タバコにも3分の利とは、喫煙者ならば一度は経験している「ちょっと火を貸してくれませんか?」や「吸いますか?」と言われる事や、「一本分けてください」とか「それ、新しい銘柄ですね、どうですか?」とか他愛もないことであるが、喫煙者という枠組みだけでその見知らぬもの同士がタバコを吸い終える3分を共有することもあるのです。
無論、3分といわずとも3時間に及ぶこともあるし、それがきっかけとなって生涯の友や、ビジネスパートナーになることもあるだろう、喫煙者というのはそのようなきっかけを嫌煙者よりも多く持つ可能性があるというのは今までの経験で確実に利があったといえる。
私はタバコを吸う一連のしぐさというものは好きです。文化を感じる。何より良質のタバコの味や、香りは何物にも変えがたいものであります。これは嗜好品全般に言えることではないかと思います。
火をつける道具もやはり喫煙具として、様々な形のライターが生み出されたのは煙草文化のおかげですし、巧妙な灰皿の文化も面白い。
演劇の小道具にもなるし、演出にもなってきた。
そしてパッケージのデザインはほぼ定形に決められた直方体の可能性を引き出す、すばらしいデザインが考えられていた。それはいつも、すべての銘柄に言えることでした。

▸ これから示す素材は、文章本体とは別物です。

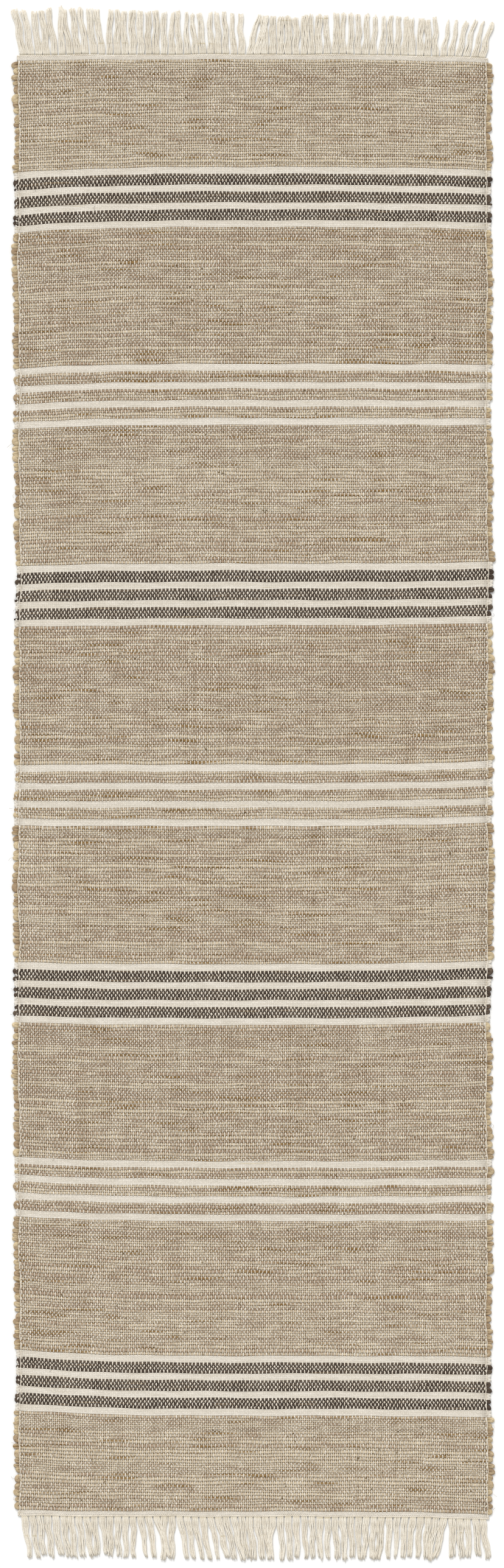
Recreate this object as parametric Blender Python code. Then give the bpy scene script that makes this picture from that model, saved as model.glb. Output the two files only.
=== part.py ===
"""Handwoven runner rug: a cotton warp with jute and cotton weft in stripes, and a knotted fringe.

The rug lies flat with its length along Y and its width along X. Its underside is at z = 0 and the
origin is under the middle of the whole rug, fringe included. The far end is at +Y, the near end at -Y.
A pick is one pass of weft yarn across the rug, so lengths along the rug are counted in picks.
Both ends fold in over the middle, each on one soft crease, and each fringe folds back on its end.
"""

import bmesh
import bpy
from mathutils import Vector

# ---- driving dimensions, in metres and picks ----
RUG_WIDTH = 0.755
JUTE_PICK = 0.0043
COTTON_PICK = 0.00275
FIELD_PICKS = 50            # each plain natural field between two stripe groups
FAR_FIELD_PICKS = 40        # the plain field next to the far fringe
NEAR_FIELD_PICKS = 35       # the plain field next to the near fringe
BAND_PICKS = 4              # each coloured band of a stripe group
COTTON_BAND_PICKS = 4       # each cream band of a stripe group
STRIPE_GROUPS = 7           # charcoal groups are the odd ones, natural groups the even ones
BANDS_PER_GROUP = 3         # coloured bands, each with a cream band on both sides

JUTE_THICKNESS = 0.0046
COTTON_THICKNESS = 0.0034
WARP_THICKNESS = 0.0014
CLEARANCE = 0.0003          # between pieces that touch in the cloth

SELVEDGE_CORD_WIDTH = 0.006     # the bundled warp ends along each long edge
EDGE_TURN = 0.0016              # weft that turns round a selvedge cord
CARRIED_YARN = 0.0022           # weft carried along the edge from one band to the next

HEADING_LENGTH = 0.0053
TWINED_EDGE_LENGTH = 0.0030
TWINED_EDGE_THICKNESS = 0.0040

FRINGE_LENGTH = 0.068
FRINGE_THICKNESS = 0.0026
FRINGE_ROOT = 0.004             # where the tassels still run together
TASSEL_PITCH = 0.0122
TASSEL_ROOT_WIDTH = 0.0088
TASSEL_TIP_WIDTH = 0.0062
TASSEL_LEAN = 0.0012            # sideways, every second tassel the other way

FOLD_FROM_STRIPE = 0.030        # from the stripe group inside a fold to its crease
FOLD_HALF_GAP = 0.0024          # from the cloth's upper face up to the crease's axis

# ---- sizes that follow ----
HALF_WIDTH = RUG_WIDTH / 2
MID_PLANE = JUTE_THICKNESS / 2
BAND_LENGTH = BAND_PICKS * JUTE_PICK
COTTON_BAND_LENGTH = COTTON_BAND_PICKS * COTTON_PICK
GROUP_LENGTH = BANDS_PER_GROUP * BAND_LENGTH + (BANDS_PER_GROUP + 1) * COTTON_BAND_LENGTH
FIELD_LENGTHS = (
    [FAR_FIELD_PICKS * JUTE_PICK]
    + [FIELD_PICKS * JUTE_PICK] * (STRIPE_GROUPS - 1)
    + [NEAR_FIELD_PICKS * JUTE_PICK]
)
END_LENGTH = HEADING_LENGTH + TWINED_EDGE_LENGTH
WOVEN_LENGTH = sum(FIELD_LENGTHS) + STRIPE_GROUPS * GROUP_LENGTH + 2 * END_LENGTH
CHANNEL_HALF_WIDTH = HALF_WIDTH - CARRIED_YARN - CLEARANCE - EDGE_TURN
CHANNEL_THICKNESS = WARP_THICKNESS + 2 * CLEARANCE
CORD_OUTER = CHANNEL_HALF_WIDTH - CLEARANCE
CORD_INNER = CORD_OUTER - SELVEDGE_CORD_WIDTH
WARP_HALF_WIDTH = CORD_INNER - CLEARANCE
HALF_GAP = CLEARANCE / 2
FOLD_AXIS_Z = JUTE_THICKNESS + FOLD_HALF_GAP    # leaves room for a folded fringe in between
FRINGE_AXIS_Z = JUTE_THICKNESS + CLEARANCE


def linear(channel):
    return channel / 12.92 if channel <= 0.04045 else ((channel + 0.055) / 1.055) ** 2.4


def material(name, hex_colour, roughness):
    made = bpy.data.materials.new(name)
    made.use_nodes = True
    shader = made.node_tree.nodes["Principled BSDF"]
    channels = [int(hex_colour[i:i + 2], 16) / 255 for i in (0, 2, 4)]
    shader.inputs["Base Color"].default_value = [linear(c) for c in channels] + [1.0]
    shader.inputs["Roughness"].default_value = roughness
    shader.inputs["Metallic"].default_value = 0.0
    return made


def clear_scene():
    for obj in list(bpy.data.objects):
        bpy.data.objects.remove(obj, do_unlink=True)


def add_body(name, origin, parent=None):
    """An empty on the joint's axis, which carries the pieces of one moving body."""
    empty = bpy.data.objects.new(name, None)
    bpy.context.scene.collection.objects.link(empty)
    empty.parent = parent
    origin = Vector(origin)
    empty.location = origin - (Vector(parent["axis_point"]) if parent else Vector())
    empty["axis_point"] = origin
    return empty


def add_piece(name, bm, body, finish):
    """Makes the object from a bmesh in rug coordinates, and hangs it on its body's empty."""
    bmesh.ops.translate(bm, verts=bm.verts, vec=-Vector(body["axis_point"]))
    bmesh.ops.recalc_face_normals(bm, faces=bm.faces)
    mesh = bpy.data.meshes.new(name)
    bm.to_mesh(mesh)
    bm.free()
    mesh.materials.append(finish)
    piece = bpy.data.objects.new(name, mesh)
    bpy.context.scene.collection.objects.link(piece)
    piece.parent = body
    return piece


def slab(outline, thickness, middle=MID_PLANE):
    """A bmesh of a flat outline in X and Y, extruded evenly to both sides of the given height."""
    bm = bmesh.new()
    corners = [bm.verts.new((x, y, middle - thickness / 2)) for x, y in outline]
    face = bm.faces.new(corners)
    top = bmesh.ops.extrude_face_region(bm, geom=[face])["geom"]
    raised = [item for item in top if isinstance(item, bmesh.types.BMVert)]
    bmesh.ops.translate(bm, verts=raised, vec=(0, 0, thickness))
    return bm


def rectangle(left, right, low, high):
    return [(left, low), (right, low), (right, high), (left, high)]


def thread_on_warp(piece, channel):
    """Cuts the way that the warp takes through a piece of weft."""
    cut = piece.modifiers.new("warp_channel", "BOOLEAN")
    cut.operation = "DIFFERENCE"
    cut.object = channel


def weft(name, low, high, thickness, body, finish, channel):
    """Plain weft across the full width, from low to high along the rug."""
    outline = rectangle(-HALF_WIDTH, HALF_WIDTH, low + HALF_GAP, high - HALF_GAP)
    piece = add_piece(name, slab(outline, thickness), body, finish)
    thread_on_warp(piece, channel)


def warp_panel(name, low, high, body, finish):
    """The warp sheet and the two selvedge cords of one stretch of the rug."""
    spans = {
        "warp": (-WARP_HALF_WIDTH, WARP_HALF_WIDTH),
        "selvedge_cord_left": (-CORD_OUTER, -CORD_INNER),
        "selvedge_cord_right": (CORD_INNER, CORD_OUTER),
    }
    for part, (left, right) in spans.items():
        outline = rectangle(left, right, low, high)
        add_piece(f"{name}_{part}", slab(outline, WARP_THICKNESS), body, finish)


def bands_of(group_top):
    """The cream bands and the coloured bands of a group, each as (low, high), from its far edge down."""
    cream, coloured = [], []
    edge = group_top
    for index in range(2 * BANDS_PER_GROUP + 1):
        rows, length = (coloured, BAND_LENGTH) if index % 2 else (cream, COTTON_BAND_LENGTH)
        rows.append((edge - length + HALF_GAP, edge - HALF_GAP))
        edge -= length
    return cream, coloured


def comb(bands, spine_x, spine_inner_x, far_x, outer_far_x):
    """Outline of bands joined by the yarn that is carried from one to the next along one edge.

    The bands run from the carried yarn to far_x, the first and last one on to outer_far_x.
    """
    points = []
    for index, (low, high) in enumerate(bands):
        end = outer_far_x if index in (0, len(bands) - 1) else far_x
        start = spine_x if index == 0 else spine_inner_x
        points += [(start, high), (end, high), (end, low)]
        points.append((spine_x if index == len(bands) - 1 else spine_inner_x, low))
    return points


def stripe_group(number, group_top, body, cotton, coloured_finish, colour_name, channel):
    """One group: the cream weft is carried up the left edge, the coloured weft up the right edge."""
    cream, coloured = bands_of(group_top)
    past_carried = HALF_WIDTH - CARRIED_YARN - CLEARANCE
    cream_outline = comb(
        cream, -HALF_WIDTH, -HALF_WIDTH + CARRIED_YARN, past_carried, HALF_WIDTH
    )
    piece = add_piece(
        f"stripe_{number}_cotton_weft", slab(cream_outline, COTTON_THICKNESS), body, cotton
    )
    thread_on_warp(piece, channel)
    coloured_outline = comb(
        coloured, HALF_WIDTH, HALF_WIDTH - CARRIED_YARN, -past_carried, -past_carried
    )
    piece = add_piece(
        f"stripe_{number}_{colour_name}_weft",
        slab(coloured_outline, JUTE_THICKNESS), body, coloured_finish,
    )
    thread_on_warp(piece, channel)


def fringe(name, edge_y, outward, body, finish):
    """Tassels that run together at the woven end; outward is +1 at the far end, -1 at the near."""
    count = round(2 * WARP_HALF_WIDTH / TASSEL_PITCH)
    pitch = 2 * WARP_HALF_WIDTH / count
    start = edge_y + outward * CLEARANCE
    root = start + outward * FRINGE_ROOT
    tip = edge_y + outward * FRINGE_LENGTH
    left = -WARP_HALF_WIDTH + (pitch - TASSEL_ROOT_WIDTH) / 2
    points = [(-left, start), (left, start)]
    for index in range(count):
        centre = -WARP_HALF_WIDTH + (index + 0.5) * pitch
        lean = TASSEL_LEAN if index % 2 else -TASSEL_LEAN
        points += [
            (centre - TASSEL_ROOT_WIDTH / 2, root),
            (centre + lean - TASSEL_TIP_WIDTH / 2, tip),
            (centre + lean + TASSEL_TIP_WIDTH / 2, tip),
            (centre + TASSEL_ROOT_WIDTH / 2, root),
        ]
    add_piece(name, slab(points, FRINGE_THICKNESS), body, finish)


def woven_end(end, outward, flap, cotton, channel):
    """The cotton heading and the twined edge that close the weaving at one end."""
    edge = outward * WOVEN_LENGTH / 2
    inner = edge - outward * TWINED_EDGE_LENGTH
    start = inner - outward * HEADING_LENGTH
    low, high = sorted((start, inner))
    weft(f"{end}_heading", low, high, COTTON_THICKNESS, flap, cotton, channel)
    low, high = sorted((inner, edge + outward * HALF_GAP))
    weft(f"{end}_twined_edge", low, high, TWINED_EDGE_THICKNESS, flap, cotton, channel)


def woven_places():
    """The far edge of each plain field and of each stripe group along the rug, far end first."""
    field_tops, group_tops = [], []
    edge = WOVEN_LENGTH / 2 - END_LENGTH
    for number, length in enumerate(FIELD_LENGTHS):
        field_tops.append(edge)
        edge -= length
        if number < STRIPE_GROUPS:
            group_tops.append(edge)
            edge -= GROUP_LENGTH
    return field_tops, group_tops


def warp_channel():
    """The cutter for the flat way through all the weft, which the warp fills."""
    channel = bpy.data.objects.new("warp_channel", bpy.data.meshes.new("warp_channel"))
    bpy.context.scene.collection.objects.link(channel)
    past_ends = WOVEN_LENGTH / 2 + FRINGE_LENGTH
    outline = rectangle(-CHANNEL_HALF_WIDTH, CHANNEL_HALF_WIDTH, -past_ends, past_ends)
    cutter = slab(outline, CHANNEL_THICKNESS)
    bmesh.ops.recalc_face_normals(cutter, faces=cutter.faces)
    cutter.to_mesh(channel.data)
    cutter.free()
    channel.hide_render = True
    channel.display_type = "WIRE"
    return channel


def build():
    clear_scene()
    natural = material("natural_jute_yarn", "C3AE8D", 0.85)
    charcoal = material("charcoal_jute_yarn", "463D35", 0.85)
    cotton = material("cream_cotton_yarn", "E2DBCB", 0.80)

    channel = warp_channel()
    field_tops, group_tops = woven_places()
    far_fold = group_tops[1] + FOLD_FROM_STRIPE
    near_fold = group_tops[-2] - GROUP_LENGTH - FOLD_FROM_STRIPE
    half_length = WOVEN_LENGTH / 2

    middle = add_body("middle_body", (0, 0, 0))
    far_flap = add_body("far_flap_body", (0, far_fold, FOLD_AXIS_Z), middle)
    near_flap = add_body("near_flap_body", (0, near_fold, FOLD_AXIS_Z), middle)
    far_fringe = add_body("far_fringe_body", (0, half_length, FRINGE_AXIS_Z), far_flap)
    near_fringe = add_body("near_fringe_body", (0, -half_length, FRINGE_AXIS_Z), near_flap)

    panels = [
        ("far_flap", far_flap, far_fold + HALF_GAP, half_length),
        ("middle", middle, near_fold + HALF_GAP, far_fold - HALF_GAP),
        ("near_flap", near_flap, -half_length, near_fold - HALF_GAP),
    ]
    for name, body, low, high in panels:
        warp_panel(name, low, high, body, cotton)

    for number, (top, length) in enumerate(zip(field_tops, FIELD_LENGTHS), start=1):
        for panel, body, panel_low, panel_high in panels:
            low = max(top - length, panel_low - HALF_GAP)
            high = min(top, panel_high + HALF_GAP)
            if low < high:
                name = f"field_{number}_{panel}_weft"
                weft(name, low, high, JUTE_THICKNESS, body, natural, channel)

    for number, top in enumerate(group_tops, start=1):
        body = far_flap if top > far_fold else near_flap if top < near_fold else middle
        dark = number % 2 == 1
        stripe_group(number, top, body, cotton, charcoal if dark else natural,
                     "charcoal" if dark else "natural", channel)

    woven_end("far", 1, far_flap, cotton, channel)
    woven_end("near", -1, near_flap, cotton, channel)
    fringe("far_fringe", half_length, 1, far_fringe, cotton)
    fringe("near_fringe", -half_length, -1, near_fringe, cotton)


build()
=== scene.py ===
import math

import bpy
import numpy as np
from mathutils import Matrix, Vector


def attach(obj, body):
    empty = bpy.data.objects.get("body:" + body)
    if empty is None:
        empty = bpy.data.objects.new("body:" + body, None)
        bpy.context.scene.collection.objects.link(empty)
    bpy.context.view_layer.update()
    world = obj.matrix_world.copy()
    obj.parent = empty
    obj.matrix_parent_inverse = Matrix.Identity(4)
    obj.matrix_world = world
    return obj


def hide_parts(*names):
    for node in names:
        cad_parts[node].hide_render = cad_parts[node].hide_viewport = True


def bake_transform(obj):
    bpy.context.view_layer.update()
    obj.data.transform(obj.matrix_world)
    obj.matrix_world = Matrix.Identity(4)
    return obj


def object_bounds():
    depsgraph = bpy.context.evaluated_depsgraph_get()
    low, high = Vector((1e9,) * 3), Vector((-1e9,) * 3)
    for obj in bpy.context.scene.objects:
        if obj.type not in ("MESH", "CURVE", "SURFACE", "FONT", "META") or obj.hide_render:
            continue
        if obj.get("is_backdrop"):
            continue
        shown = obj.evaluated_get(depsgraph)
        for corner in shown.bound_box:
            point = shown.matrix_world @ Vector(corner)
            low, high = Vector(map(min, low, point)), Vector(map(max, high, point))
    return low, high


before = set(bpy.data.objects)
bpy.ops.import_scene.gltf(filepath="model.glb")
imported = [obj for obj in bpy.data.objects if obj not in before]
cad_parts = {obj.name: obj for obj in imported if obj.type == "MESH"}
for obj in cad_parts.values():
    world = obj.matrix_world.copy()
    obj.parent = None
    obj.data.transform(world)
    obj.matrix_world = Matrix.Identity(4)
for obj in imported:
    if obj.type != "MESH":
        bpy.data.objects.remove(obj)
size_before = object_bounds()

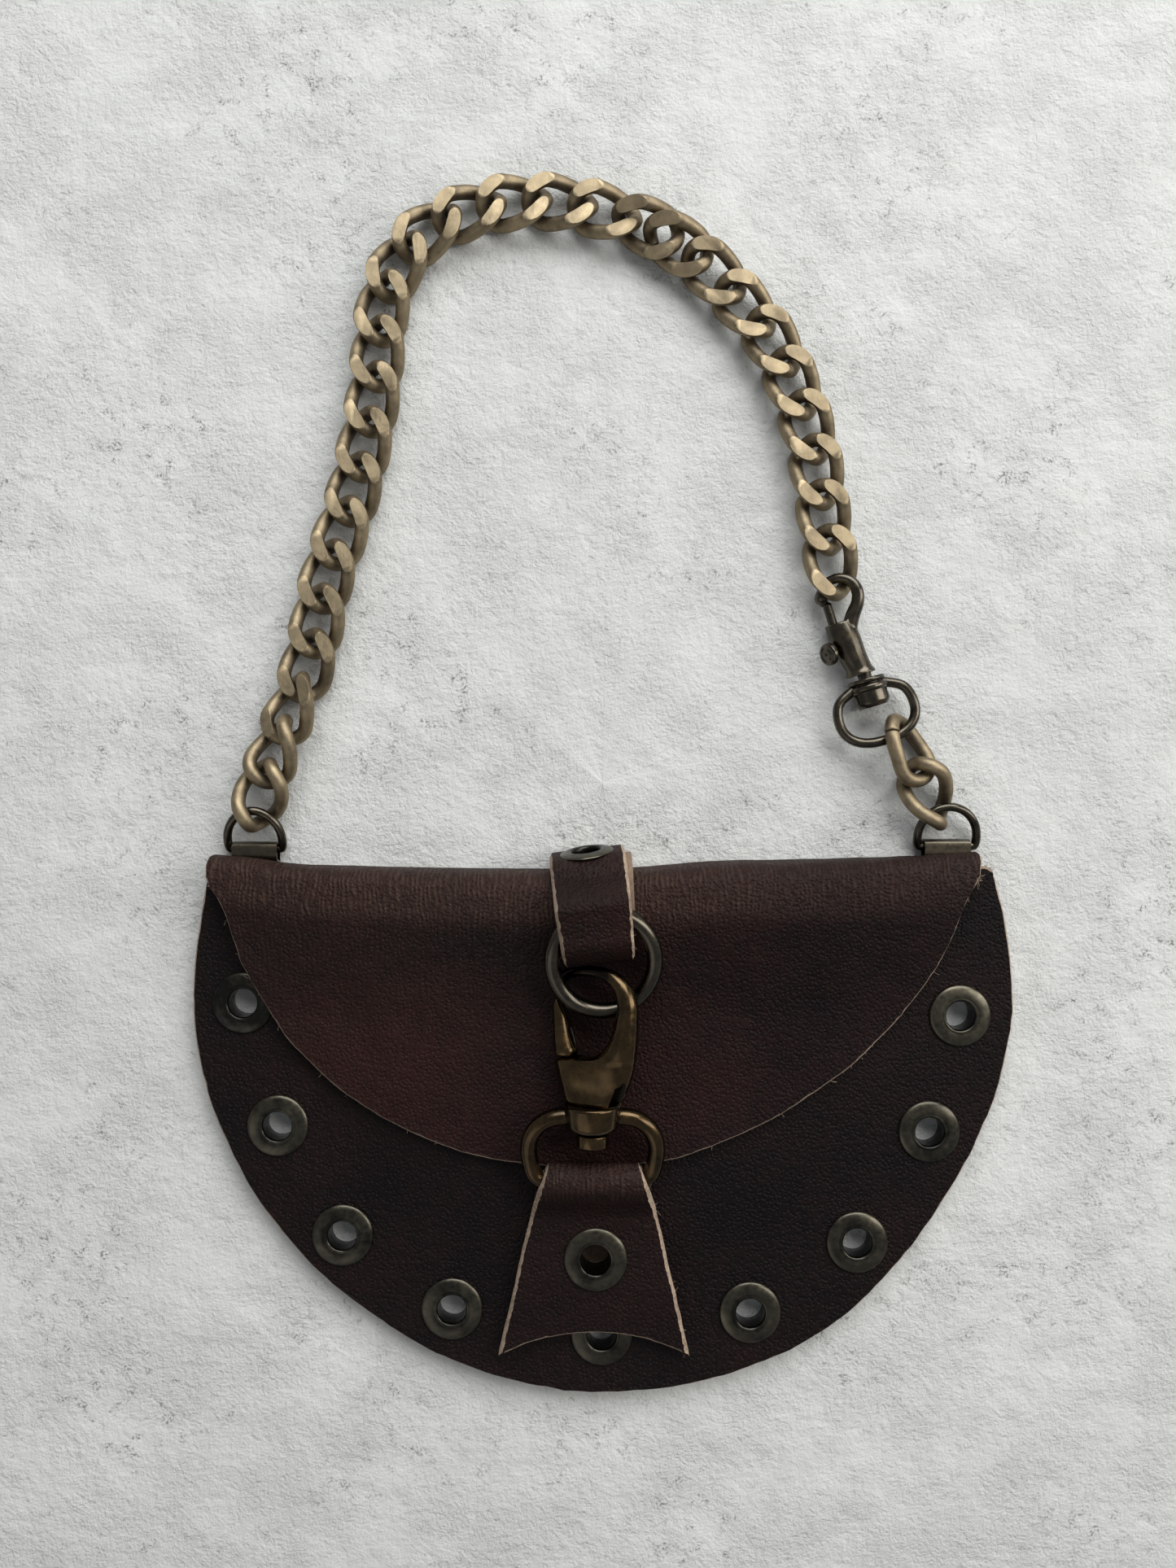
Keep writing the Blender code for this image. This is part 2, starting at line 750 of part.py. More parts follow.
def link_course(centre, heading, roll=0.0, tilt=0.0, twist=1.0):
    """Middle line of one twisted link, six points round each end."""
    bend = (LINK_WIDTH - LINK_WIRE) / 2
    straight = (LINK_LENGTH - LINK_WIRE) / 2 - bend * math.cos(math.radians(18))
    reach = straight + bend
    points = []
    for side in (1, -1):
        for k in range(6):
            angle = math.radians(-90 + 36 * k)
            x = side * (straight + bend * math.cos(angle))
            y = side * bend * math.sin(angle)
            turn = math.radians(roll - LINK_TWIST * twist * x / reach)
            points.append((x, y * math.cos(turn), y * math.sin(turn)))
    lay = (
        Matrix.Translation(Vector(centre))
        @ Matrix.Rotation(math.radians(heading), 4, "Z")
        @ Matrix.Rotation(-math.radians(tilt), 4, "Y")
    )
    return moved(points, lay)


def chain_line():
    """The chain's course as a fine line through its chosen points."""
    points = [Vector((x, y, 0.0)) for x, y in CHAIN_COURSE]
    points = [points[0] * 2 - points[1]] + points + [points[-1] * 2 - points[-2]]
    line = []
    for i in range(1, len(points) - 2):
        a, b, c, d = points[i - 1 : i + 3]
        for k in range(24):
            t = k / 24
            line.append(
                0.5
                * (2 * b + (c - a) * t + (2 * a - 5 * b + 4 * c - d) * t * t + (3 * b - a - 3 * c + d) * t ** 3)
            )
    line.append(points[-2])
    return line


def chain_places():
    """Centre, heading of every link: as many as the course takes when the links are just slack."""
    line = chain_line()
    steps = [0.0]
    for a, b in zip(line, line[1:]):
        steps.append(steps[-1] + (b - a).length)
    taut = LINK_LENGTH - 2 * LINK_WIRE
    count = round((steps[-1] + DRAWN_BY) / (taut - LINK_SLACK)) + 1
    pitch = (steps[-1] + DRAWN_BY) / (count - 1)
    xs = [p.x for p in line]
    ys = [p.y for p in line]

    def at(s):
        return Vector((float(np.interp(s, steps, xs)), float(np.interp(s, steps, ys)), 0.0))

    places = []
    for i in range(count):
        s = pitch * i - (DRAWN_BY if i + 1 >= DRAWN_LINK else 0.0)
        a = at(max(0.0, s - pitch / 2))
        b = at(min(steps[-1], s + pitch / 2))
        here = at(s)
        ahead = b - a
        places.append(((here.x, here.y), math.degrees(math.atan2(ahead.y, ahead.x))))
    return places


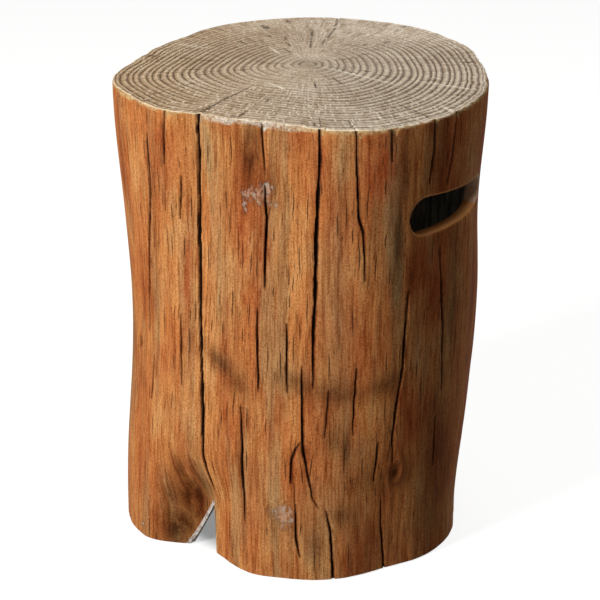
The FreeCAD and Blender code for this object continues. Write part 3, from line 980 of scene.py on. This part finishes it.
def wood_zones(tree, place):
    """Cloudy tan-orange wood with grey-green and red zones under a dull haze."""
    clouds = noise(place, 52.0, 4.0, 0.6, 0.45)
    wood = ramp(clouds, [(0.3, "#a66336"), (0.43, "#ba7643"), (0.54, "#c5874f"), (0.68, "#cb9862")])
    green = noise(place, 24.0, 4.0, squeeze=0.1)
    wood = zone(tree, wood, green, (0.5, 0.66, 0.0, 0.55), "olive", (0.3, 0.55, 0.25, 0.8), "#a3875e")
    thick = noise(place, 40.0, 4.0, 0.6, 0.28)
    wood = zone(tree, wood, thick, (0.53, 0.7, 0.0, 0.6), "red", (0.34, 0.56, 0.2, 0.85), "#a4552d")
    haze = spread(noise(place, 66.0, 4.0, 0.6, 0.5), 0.5, 0.68, 0.0, 0.35)
    return mix(haze, wood, paint("#986d4a"))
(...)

同じく下火になってしまったF1でも、スポンサーはたばこメーカーが多く、やっぱりデザインはかっこよかった。
大衆文化の重要な一翼を担ってきたのは確かなのに、それを一辺倒に失ってしまうもったいなさを感じています。
昨今ではすっかり煙草のCMはなくなりましたが、あれらのほとんどはイメージ広告というもので、要するに効能や効果を説明するものではないCMなんですが、それがとてもドラマティックでかっこよかったんです。映像的な演出も、音楽もとてもよかった。もう目にすることは難しいかもしれませんが。
まあ、嫌煙というものが今に始まったことではないというのは解ります。
健康被害という側面から否定的になるのもよくわかります。
臭いで料理が台無しになるというのも、わかります。私だって食事中に煙草の匂いはかぎたくありません。
服にも匂いつきますし、カラオケ屋とか最悪な匂いしてますしね。
御説ごもっとも。
煙草を吸う人が嫌われるのもよくわかります。嫌煙、愛煙者の人間関係ではその限りではないでしょう。
しかし私は、吸えない、嫌い――よりも、吸えるけど積極的には吸わないか、吸えないが吸う人を理解できる、という心づもりで喫煙者と嫌煙者を二元論で分けるのは避けたいと思う。
わたしは今もまだタバコを愛する一人であり、喫煙者と席を共にすることも、勧められて「ではいただきます」と吸うことも、おそらくいとわないでしょう。
タダ、映画の中の渋い主人公が、「ニコチン依存症になります」って書いてる煙草の箱を持っているのを見たら興ざめすることは間違いない。
で、今はタバコ吸ってないのかって?
今は紙巻きたばこをやめて、葉タバコをキセルで吸ってます。